Digital maturity gap: Digital Promise for Education Coalition response
10am – 2pm22 June 2026
London
techUK, 10 St Bride Street, London, EC4A 4AD
Join techUK for the Digital Promise for Education Coalition, bringing together leaders from education, industry, research and government to respond to the Digital Maturity Gap in England’s schools. Building on previous discussions and recent policy developments, this session will explore the structural barriers to digital progress and begin a shared conversation on defining a clear, collective direction for the role of technology in education.
Key takeaways
Understand the key barriers shaping digital maturity in schools
Explore insights from the Digital Maturity Gap discussions and Schools White Paper
Engage with cross-sector leaders on a shared vision for education and technology
Contribute to shaping a collective approach to improving outcomes for learners
England’s schools are navigating a complex and uneven digital transition. Previous discussions on the Digital Maturity Gap highlighted a set of interconnected challenges, including capability gaps among educators and leaders, uneven infrastructure, funding and procurement constraints, limitations in accountability, and the absence of a shared national vision.
At the same time, the Schools White Paper sets out a number of ambitions, including investment in connectivity, a national data spine, digital support plans for children with SEND, and a greater role for schools in delivering joined-up local services. While these initiatives signal progress, there remains a risk that, without a unifying framework, individual strands develop in parallel rather than as part of a coherent system.
This event brings together organisations from across the education and technology landscape to begin defining that shared direction. The session will explore how a collective approach can support more effective adoption of technology and deliver improved outcomes across the education system.
What will be covered
The structural challenges shaping digital maturity in England’s schools
The implications of the Schools White Paper for technology and education
The role of collaboration across education, industry, government and research
Opportunities to move from shared understanding to collective action
Agenda
10:00–10:30 | Arrival and networking
10:30–10:50 | Welcome
An opening address drawing on the journey from EdTech to PedTech the idea that technology in schools must be led by pedagogy rather than product and inviting attendees to engage as active participants in the coalition conversation ahead.
10:50–11:00 | The gap
A short scene-setting presentation drawing on last year's Digital Maturity Gap workshop and the signals and open questions in the Schools White Paper, mapping the structural challenges that persist across the system and setting out why techUK believes it has a meaningful role to play in addressing them.
11:00–11:30 | Poverty to promise
Two perspectives that together frame both the stakes and the ambition of this coalition.
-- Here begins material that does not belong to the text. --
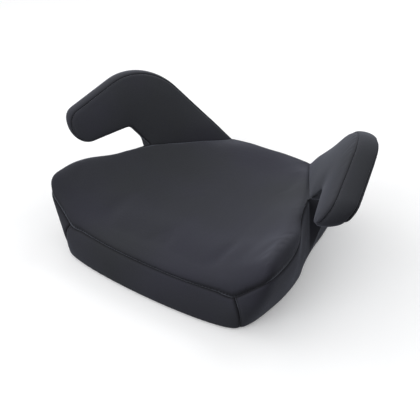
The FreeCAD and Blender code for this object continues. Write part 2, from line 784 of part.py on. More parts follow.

The first sets out what is at risk for the children most exposed to digital poverty if the system fails to act. The second sets out what becomes possible when ambition is matched with the right conditions — and why this coalition moment matters.
11:30–11:45 | Break
11:45–12:25 | Digital as capability
Digital maturity in schools touches every role, from trust leaders and headteachers to school business professionals and network managers. This panel brings together influential membership organisations across the sector to share how they are supporting their members on digital, explore where their approaches connect, and consider what more might be possible through greater collaboration. A conversation about collective ambition as much as individual practice.
12:25–12:35 | The invitation
Before the industry session, attendees are invited to sit with a single question: given what we have heard this morning, what should this coalition actually do?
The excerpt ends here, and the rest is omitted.